The homeownership rate declined slightly during the first quarter of 2013, falling to a seasonally adjusted reading of 65.2%. This marks the lowest reading since the end of 1995 and a 4.2 percentage point drop versus the peak observed in mid-2004. While the homeownership rate is somewhat lower than its 20-year historical average, the rate has not fallen as low as some analysts anticipated, due in part to a sluggish pace of new household formations. In other words, though the numerator (owner-occupied households) has fallen, still-slow growth in the denominator (total occupied households) has kept the homeownership rate from falling lower.
Across age groups, homeownership rates either remained flat or declined versus the first quarter of 2012. The largest percentage point decline in the homeownership rate occurred within the group of households headed by someone aged between 35 and 44 years (1.3 percentage points), followed by a 0.8 percentage point decline within the 55-64 householder cohort. Each of the householder cohorts have registered declines in the homeownership rate since peaking around the mid-2000s, but the relative degree of contraction across cohorts has been evident.

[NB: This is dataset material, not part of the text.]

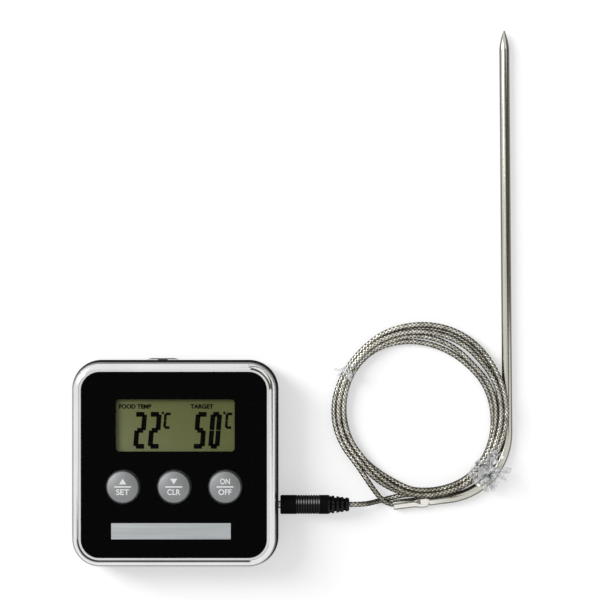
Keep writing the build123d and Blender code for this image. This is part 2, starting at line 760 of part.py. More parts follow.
# ---- screws, one profile turned about each axis
with BuildPart() as case_screws:
    with BuildSketch(Plane.XY.offset(screw_sink - screw_head_height)):
        with Locations(*corner_screws):
            Circle(screw_head_diameter / 2)
    extrude(amount=screw_head_height - 0.02)
    with BuildSketch(Plane.XY.offset(screw_sink - 0.3)):
        with Locations(*corner_screws):
            Circle(screw_diameter / 2)
    extrude(amount=split_height + screw_reach - screw_sink + 0.3)
    with BuildSketch(Plane.XY.offset(screw_sink - screw_head_height)):
        with Locations(*corner_screws):
            Rectangle(2.2, 0.5)
            Rectangle(0.5, 2.2)
    extrude(amount=0.7, mode=Mode.SUBTRACT)
write(case_screws, "case_screws")

with BuildPart() as board_screws:
    with BuildSketch(Plane.XY.offset(board_back)):
        with Locations(*board_posts):
            Circle(screw_head_diameter / 2)
    extrude(amount=-1.2)
    with BuildSketch(Plane.XY.offset(board_back)):
        with Locations(*board_posts):
            Circle(screw_diameter / 2)
    extrude(amount=screw_reach - 0.2)
write(board_screws, "board_screws")

# ---- plug: pin in three insulated parts, moulded grip with rings and a slotted boot
plug_start = half + plug_gap
plug_end = plug_start + plug_body_length
pin_end = plug_start - pin_length
plug_axis = Axis((0, socket_y, socket_z), (1, 0, 0))
pin_radius = pin_diameter / 2
plug_plane = Plane((0, socket_y, socket_z), x_dir=(1, 0, 0), z_dir=(0, -1, 0))
core_radius = 0.5
liner_radius = 0.8
tip_length = 3.3
ring_length = 0.7
sleeve_start = pin_end + tip_length + ring_length
pin_root = plug_start + 5.0

with BuildPart() as plug_tip:
    with BuildSketch(plug_plane):
        with BuildLine():
            Polyline(
                (pin_end, 0),
                (pin_end, 0.35),
                (pin_end + 1.1, pin_radius),
                (pin_end + 1.7, pin_radius),
                (pin_end + 2.3, pin_radius - 0.4),
                (pin_end + 2.9, pin_radius),
                (pin_end + tip_length, pin_radius),
                (pin_end + tip_length, core_radius),
                (pin_root + 1.5, core_radius),
                (pin_root + 1.5, 0),
                close=True,
            )
        make_face()
    revolve(axis=plug_axis)
write(plug_tip, "plug_tip")

with BuildPart() as plug_insulator:
    with BuildSketch(plug_plane):
        with BuildLine():
            Polyline(
                (pin_end + tip_length, core_radius + 0.02),
                (pin_end + tip_length, pin_radius),
                (sleeve_start, pin_radius),
                (sleeve_start, liner_radius),
                (pin_root + 0.8, liner_radius),
                (pin_root + 0.8, core_radius + 0.02),
                close=True,
            )
        make_face()
    revolve(axis=plug_axis)
write(plug_insulator, "plug_insulator")

with BuildPart() as plug_sleeve:
    with BuildSketch(plug_plane):
        with BuildLine():
            Polyline(
                (sleeve_start, liner_radius + 0.02),
                (sleeve_start, pin_radius),
                (plug_start + 0.8, pin_radius),
                (plug_start + 0.8, pin_radius + 0.6),
                (pin_root, pin_radius + 0.6),
                (pin_root, liner_radius + 0.02),
                close=True,
            )
        make_face()
    revolve(axis=plug_axis)
write(plug_sleeve, "plug_sleeve")

plug_radius = plug_diameter / 2
grip_start = plug_start + plug_collar_length
grip_end = grip_start + grip_length
boot_start = plug_end - boot_length
ring_pitch = grip_length / grip_rings
with BuildPart() as plug_body:
    with BuildSketch(plug_plane):
        with BuildLine():
            Polyline(
                (plug_start, 0),
                (plug_start, plug_radius - 0.3),
                (plug_start + 0.3, plug_radius),
                (boot_start, plug_radius),
            )
            Line((boot_start, plug_radius), (plug_end - 0.4, boot_end_diameter / 2))
            Polyline(
                (plug_end - 0.4, boot_end_diameter / 2),
                (plug_end, boot_end_diameter / 2 - 0.4),
                (plug_end, 0),
                (plug_start, 0),
            )
        make_face()
    revolve(axis=plug_axis)
    # rings of the grip
    with BuildSketch(plug_plane):
        for ring in range(grip_rings):
            ring_x = grip_start + (ring + 0.5) * ring_pitch
            with BuildLine():
                Polyline(
                    (ring_x - 0.3, plug_radius + 0.1),
                    (ring_x, plug_radius - grip_depth),
                    (ring_x + 0.3, plug_radius + 0.1),
                    close=True,
                )
            make_face()
    revolve(axis=plug_axis, mode=Mode.SUBTRACT)
    # staggered slots that let the boot flex, down to its core
    slot_pitch = (boot_length - 1.0) / boot_slot_rows
    for row in range(boot_slot_rows):
        slot_plane = Plane.YZ.offset(boot_start + 0.6 + row * slot_pitch)
        with BuildSketch(slot_plane):
            with Locations((socket_y, socket_z)):
                Circle(plug_radius + 1)
                Circle(boot_core_diameter / 2, mode=Mode.SUBTRACT)
                Rectangle(1.5, plug_diameter + 3, rotation=45 + 90 * (row % 2), mode=Mode.SUBTRACT)
        extrude(amount=boot_slot_width, mode=Mode.SUBTRACT)
    # cavity for the pin root
    with BuildSketch(plug_plane):
        with BuildLine():
            Polyline(
                (plug_start, 0),
                (plug_start, pin_radius + 0.02),
                (plug_start + 0.8, pin_radius + 0.02),
                (plug_start + 0.8, pin_radius + 0.62),
                (pin_root + 1.5, pin_radius + 0.62),
                (pin_root + 1.5, 0),
                close=True,
            )
        make_face()
    revolve(axis=plug_axis, mode=Mode.SUBTRACT)
write(plug_body, "plug_body")

# ---- lead: two free stretches with the coil between them
lead_radius = lead_diameter / 2
plug_route = [
    (plug_end, socket_y, socket_z),
    (plug_end + 2.7, socket_y, socket_z),
    (64.75, -14.35, 5.05),
    (66.97, -14.15, 2.8),
    (69.9, -13.5, 1.4),
    (73.3, -12.7, 1.35),
    (76.8, -11.7, 1.45),
    (80.2, -11.0, 1.6),
]
probe_route = [
    (57.6, 6.6, 3.4),
    (59.4, 3.2, 3.6),
    (61.5, -0.4, 3.7),
    (64.0, -4.2, 3.8),
    (66.6, -8.3, 4.0),
    (69.6, -12.3, 4.0),
    (71.6, -13.9, 3.5),
    (73.8, -14.75, 2.5),
    (76.2, -14.75, probe_z),
]


def route_radii(points):
    """Largest tangent arc that each corner's two runs allow."""
    radii = []
    for before, corner, after in zip(points, points[1:], points[2:]):
        first = Vector(*corner) - Vector(*before)
        second = Vector(*after) - Vector(*corner)
        shorter = min(first.length, second.length)
        radii.append(0.45 * shorter / tan(radians(first.get_angle(second)) / 2))
    return radii


for lead_name, route in (("lead_from_plug", plug_route), ("lead_to_probe", probe_route)):
    corner_radii = route_radii(route)
    print(lead_name, "radii", [round(radius, 1) for radius in corner_radii])
    with BuildPart() as lead:
        with BuildLine() as lead_path:
            FilletPolyline(*route, radius=corner_radii)
        with BuildSketch(Plane(lead_path.line @ 0, z_dir=lead_path.line % 0)):
            Circle(lead_radius)
        sweep()
    swept_volume = pi * lead_radius**2 * sum(edge.length for edge in lead_path.edges())
    print(lead_name, "volume ratio", round(lead.part.volume / swept_volume, 4))
    write(lead, lead_name)

# ---- probe: bent tube with a crimped tail, welded point, sensor and its wires
tail_end = Vector(tail_x, tail_y, probe_z)
corner_point = Vector(*probe_corner, probe_z)
tip_end = Vector(probe_tip_x, probe_tip_y, probe_z)
tail_direction = (corner_point - tail_end).normalized()
shaft_direction = (tip_end - corner_point).normalized()
crimp_end = tail_end + tail_direction * (crimp_start + crimp_length)
point_base = tip_end - shaft_direction * probe_point_length
tube_radius = probe_diameter / 2


def probe_path(start, end):
    """Straight tail and straight shaft joined by the bend."""
    return FilletPolyline(start, corner_point, end, radius=probe_bend_radius)


with BuildPart() as probe_tube:
    with BuildLine() as tube_path:
        probe_path(crimp_end, point_base)
    with BuildSketch(Plane(tube_path.line @ 0, z_dir=tube_path.line % 0)):
        Circle(tube_radius)
    sweep()
    tail_plane = Plane(tail_end, z_dir=tail_direction)
    with BuildSketch(tail_plane):
        Circle(tube_radius)
    extrude(amount=crimp_start)
    # crimp: round to flat and back, with a pinch where it meets the tube
    crimp_sections = (
        (0.0, probe_diameter, probe_diameter),
        (0.4, crimp_width, crimp_height),
        (0.85, crimp_width, crimp_height),
        (1.0, pinch_diameter, pinch_diameter),
    )
    for share, flat_width, flat_height in crimp_sections:
        section_centre = tail_end + tail_direction * (crimp_start + share * crimp_length)
        section_plane = Plane(
            section_centre, x_dir=tail_direction.cross(Vector(0, 0, 1)), z_dir=tail_direction
        )
        with BuildSketch(section_plane):
            RectangleRounded(flat_width, flat_height, 0.499 * min(flat_width, flat_height))
    loft(ruled=True)
    # bore: wide for the wires, closed down on the lead's end at the crimp
    with BuildLine() as bore_path:
        probe_path(crimp_end + tail_direction * 1.2, point_base + shaft_direction * 0.5)
    with BuildSketch(Plane(bore_path.line @ 0, z_dir=bore_path.line % 0)):
        Circle(probe_bore / 2)
    sweep(mode=Mode.SUBTRACT)
    with BuildSketch(tail_plane):
        Circle(lead_radius + 0.02)
    extrude(amount=crimp_start + crimp_length + 1.4, mode=Mode.SUBTRACT)
    with BuildSketch(tail_plane):
        Circle(probe_bore / 2)
    extrude(amount=crimp_start, mode=Mode.SUBTRACT)
write(probe_tube, "probe_tube")

with BuildPart() as probe_tip:
    with BuildSketch(Plane(point_base, z_dir=shaft_direction)):
        Circle(tube_radius)
    extrude(amount=0.6)
    with BuildSketch(Plane(point_base + shaft_direction * 0.6, z_dir=shaft_direction)):
        Circle(tube_radius)
    with BuildSketch(Plane(point_base + shaft_direction * 3.4, z_dir=shaft_direction)):
        Circle(tube_radius * 0.74)
    with BuildSketch(Plane(tip_end, z_dir=shaft_direction)):
        Circle(0.15)
    loft()
    with BuildSketch(Plane(point_base, z_dir=shaft_direction)):
        Circle(probe_bore / 2 - 0.02)
    extrude(amount=-1.2)
write(probe_tip, "probe_tip")

with BuildPart() as lead_end:
    lead_mouth = Vector(*probe_route[-1])
    along = (lead_mouth - tail_end).dot(tail_direction)
    with BuildSketch(Plane(tail_end + tail_direction * (along + lead_radius * 0.4), z_dir=tail_direction)):
        Circle(lead_radius)
    extrude(amount=crimp_start + crimp_length - along)
write(lead_end, "lead_end")

sensor_start = point_base - shaft_direction * 6.0
with BuildPart() as thermistor:
    with BuildSketch(Plane(sensor_start, z_dir=shaft_direction)):
        Circle(0.9)
    extrude(amount=4.4)
    fillet(thermistor.edges(), 0.6)
write(thermistor, "thermistor")

wire_start = crimp_end + tail_direction * 1.4
with BuildPart() as thermistor_wires:
    for level in (-0.45, 0.45):
        lift = Vector(0, 0, level)
        with BuildLine() as wire_path:
            FilletPolyline(
                wire_start + lift,
                corner_point + lift,
                sensor_start - shaft_direction * 0.05 + lift,
                radius=probe_bend_radius,
            )
        with BuildSketch(Plane(wire_path.line @ 0, z_dir=wire_path.line % 0)):
            Circle(0.28)
        sweep()
write(thermistor_wires, "thermistor_wires")

# ---- coil of lead: ring with the two circles' eccentric outline, channelled over the probe
with BuildPart() as lead_coil:
    with BuildSketch(Plane.XY.offset(coil_bottom)):
        with Locations((coil_outer_x, coil_outer_y)):
            Circle(coil_outer_radius)
        with Locations((coil_inner_x, coil_inner_y)):
            Circle(coil_inner_radius, mode=Mode.SUBTRACT)
    extrude(amount=coil_top - coil_bottom)
    chamfer(lead_coil.edges().filter_by(GeomType.CIRCLE), 1.2)
    with BuildLine() as channel_path:
        probe_path(tail_end - tail_direction, tip_end)
    with BuildSketch(Plane(channel_path.line @ 0, z_dir=channel_path.line % 0)):
        Rectangle(crimp_width + 2 * coil_clearance, crimp_width + 2 * coil_clearance)
    sweep(mode=Mode.SUBTRACT)
write(lead_coil, "lead_coil")

# ---- clear twist ties: a band round the bundle with a twisted tail
tie_floor = 0.05
tie_roof = coil_top + 0.4
tie_places = (
    ("tie_lower", -41.5, coil_inner_radius - 0.9, coil_outer_radius + 5.9),
    ("tie_upper", 152.7, coil_inner_radius - 0.5, coil_outer_radius + 1.1),
)
for tie_name, bearing, reach_in, reach_out in tie_places:
    outward = Vector(cos(radians(bearing)), sin(radians(bearing)), 0)
    centre = Vector(coil_outer_x, coil_outer_y - 1.0, 0) + outward * (reach_in + reach_out) / 2
    band_plane = Plane(
        centre + Vector(0, 0, (tie_floor + tie_roof) / 2),
        x_dir=outward,
        z_dir=outward.cross(Vector(0, 0, 1)),
    )
    band_length = reach_out - reach_in
    band_height = tie_roof - tie_floor
    with BuildPart() as tie:
        with BuildSketch(band_plane):
            RectangleRounded(band_length, band_height, 1.6)
            RectangleRounded(
                band_length - 2 * tie_film, band_height - 2 * tie_film, 1.4, mode=Mode.SUBTRACT
            )
        extrude(amount=tie_width / 2, both=True)
        tail_start = centre + Vector(0, 0, tie_roof + 0.45)
        with BuildSketch(Plane(tail_start, z_dir=outward * 0.8 + Vector(0, 0, 0.6))):
            Rectangle(1.6, 0.6)
        extrude(amount=tie_tail)
    write(tie, tie_name)
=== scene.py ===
# %% [markdown]
# # Wired meat thermometer
# This lesson dresses a packed thermometer: a square display unit, a plug, a braided lead wound in a
# loose coil and a bent steel probe. The rigid pieces already exist and are never moved. Here they
# get their finishes, and the lead, the display's segments, the key legends and the film ties are
# modelled. Everything is in metres, with the unit's back face centred on the origin.

import math

import bpy
import numpy as np
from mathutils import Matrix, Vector


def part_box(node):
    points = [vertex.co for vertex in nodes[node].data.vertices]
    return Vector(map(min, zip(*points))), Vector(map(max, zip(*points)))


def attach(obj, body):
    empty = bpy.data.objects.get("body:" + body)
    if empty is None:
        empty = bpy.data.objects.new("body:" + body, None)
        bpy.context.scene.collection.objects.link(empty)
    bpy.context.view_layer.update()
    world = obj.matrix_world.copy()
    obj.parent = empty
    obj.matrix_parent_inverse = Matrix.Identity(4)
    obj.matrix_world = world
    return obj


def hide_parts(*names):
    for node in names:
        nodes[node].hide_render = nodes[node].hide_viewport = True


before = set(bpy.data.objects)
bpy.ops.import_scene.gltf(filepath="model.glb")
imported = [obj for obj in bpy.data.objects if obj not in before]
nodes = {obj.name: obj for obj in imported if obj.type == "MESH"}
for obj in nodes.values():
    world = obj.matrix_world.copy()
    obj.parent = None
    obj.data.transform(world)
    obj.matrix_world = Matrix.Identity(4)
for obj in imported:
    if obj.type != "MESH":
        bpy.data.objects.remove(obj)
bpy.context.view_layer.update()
MM = 0.001
print("loaded", len(nodes), "solid pieces")

# %% [markdown]
# ## Camera
# The thermometer lies flat and is looked at from straight above. A long lens far away keeps the
# square unit square, where a wide one close by would show its sides.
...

Householders aged between 35 and 44 years have experienced the largest decline in homeownership rates, falling ten percentage points in the past eight years and reaching an all-time recorded low of 60.1% during the first quarter of 2013. By contrast, the homeownership rate for households headed by someone 65 years or older is currently 1.4 percentage points below its peak and has remained above 80% in all but two quarters since the second half of 2007.
The continuing slide in homeownership rates among the 35 to 44 and under 35 householder age groups are a concern for longer-term housing demand going forward, fluctuations within the 45-54 and 55-64 cohorts will affect the outlook with greater immediacy. Combined, these cohorts are the largest groups of homeowners and represent a primary source of “move-up” demand, whereby current owners trade their existing homes for newer and/or larger living spaces. The rate at which householders in these age groups become homeowners (again, in most cases) will be an important part of the housing market’s overall recovery.
The Census Bureau’s quarterly survey also provides estimates of vacancy rates among the stock of owner and rental housing. The rental vacancy rate continued its downward trend during the first quarter of 2013, declining 20 basis points from a year ago to 8.6%. In addition, on a 4-quarter moving average basis, the rental vacancy rate dropped to its lowest reading since the end of 2001. The homeowner vacancy rate dipped 10 basis points compared to the first quarter of 2012 and has held steady at a 4-quarter moving average of 2% in each of the last two quarters. In addition, the homeowner vacancy rate has trended significantly lower since the toughest days of the housing market downturn and remains in range of levels occurring prior to the boom and bust period.